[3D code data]
——
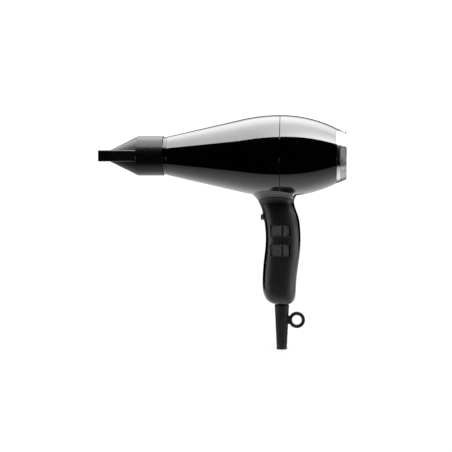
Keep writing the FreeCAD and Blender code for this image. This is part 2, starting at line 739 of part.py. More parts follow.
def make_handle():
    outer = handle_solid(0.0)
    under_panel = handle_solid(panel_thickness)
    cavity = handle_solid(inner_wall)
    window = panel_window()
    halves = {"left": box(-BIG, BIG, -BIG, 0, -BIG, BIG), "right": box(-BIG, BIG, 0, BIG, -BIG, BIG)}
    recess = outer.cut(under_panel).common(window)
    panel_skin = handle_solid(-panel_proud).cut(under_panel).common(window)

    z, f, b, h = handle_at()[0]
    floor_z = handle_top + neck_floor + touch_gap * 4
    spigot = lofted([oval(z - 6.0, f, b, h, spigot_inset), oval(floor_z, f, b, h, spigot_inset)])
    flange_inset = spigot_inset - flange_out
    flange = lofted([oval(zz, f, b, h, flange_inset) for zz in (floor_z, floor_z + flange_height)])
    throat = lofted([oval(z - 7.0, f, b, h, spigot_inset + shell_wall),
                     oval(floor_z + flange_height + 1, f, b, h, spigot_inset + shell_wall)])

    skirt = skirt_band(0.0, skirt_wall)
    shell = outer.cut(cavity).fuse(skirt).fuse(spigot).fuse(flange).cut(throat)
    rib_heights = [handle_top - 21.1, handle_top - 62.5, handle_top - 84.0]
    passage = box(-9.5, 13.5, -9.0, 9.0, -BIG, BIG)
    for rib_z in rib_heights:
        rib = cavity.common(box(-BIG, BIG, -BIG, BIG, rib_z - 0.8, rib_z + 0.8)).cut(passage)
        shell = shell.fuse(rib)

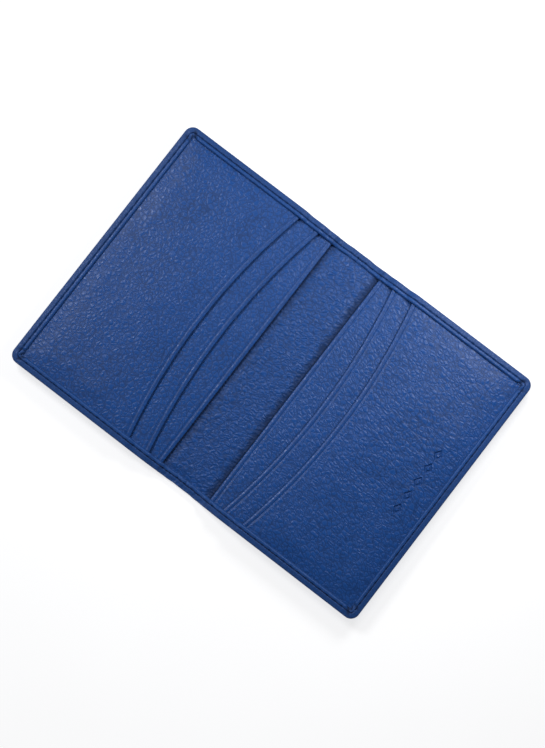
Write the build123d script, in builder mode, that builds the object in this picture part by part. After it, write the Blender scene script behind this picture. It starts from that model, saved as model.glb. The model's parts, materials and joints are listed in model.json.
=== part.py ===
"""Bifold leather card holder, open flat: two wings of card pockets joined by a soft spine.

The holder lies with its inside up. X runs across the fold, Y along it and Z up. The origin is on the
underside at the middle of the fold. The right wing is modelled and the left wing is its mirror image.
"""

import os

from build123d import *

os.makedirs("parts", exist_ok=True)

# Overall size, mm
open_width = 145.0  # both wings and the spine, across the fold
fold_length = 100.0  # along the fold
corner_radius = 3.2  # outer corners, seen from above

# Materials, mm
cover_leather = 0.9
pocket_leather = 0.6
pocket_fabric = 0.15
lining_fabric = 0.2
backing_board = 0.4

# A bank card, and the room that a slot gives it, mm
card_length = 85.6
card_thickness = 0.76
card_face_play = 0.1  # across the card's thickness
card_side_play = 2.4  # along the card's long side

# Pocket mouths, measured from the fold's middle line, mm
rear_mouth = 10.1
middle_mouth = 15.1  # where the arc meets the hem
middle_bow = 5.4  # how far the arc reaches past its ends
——
* [WHAT YOU ARE ASKED TO DO] In the listing above, reproduce the first line and each one after it through the line that contains "oval(floor_z + flange_height".

* [WRITTEN RESPONSE]
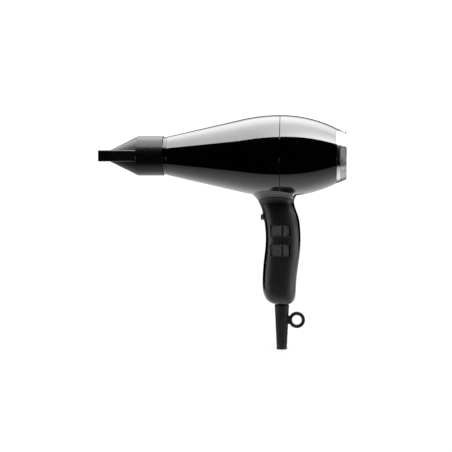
Keep writing the FreeCAD and Blender code for this image. This is part 2, starting at line 739 of part.py. More parts follow.
def make_handle():
    outer = handle_solid(0.0)
    under_panel = handle_solid(panel_thickness)
    cavity = handle_solid(inner_wall)
    window = panel_window()
    halves = {"left": box(-BIG, BIG, -BIG, 0, -BIG, BIG), "right": box(-BIG, BIG, 0, BIG, -BIG, BIG)}
    recess = outer.cut(under_panel).common(window)
    panel_skin = handle_solid(-panel_proud).cut(under_panel).common(window)

    z, f, b, h = handle_at()[0]
    floor_z = handle_top + neck_floor + touch_gap * 4
    spigot = lofted([oval(z - 6.0, f, b, h, spigot_inset), oval(floor_z, f, b, h, spigot_inset)])
    flange_inset = spigot_inset - flange_out
    flange = lofted([oval(zz, f, b, h, flange_inset) for zz in (floor_z, floor_z + flange_height)])
    throat = lofted([oval(z - 7.0, f, b, h, spigot_inset + shell_wall),
                     oval(floor_z + flange_height + 1, f, b, h, spigot_inset + shell_wall)])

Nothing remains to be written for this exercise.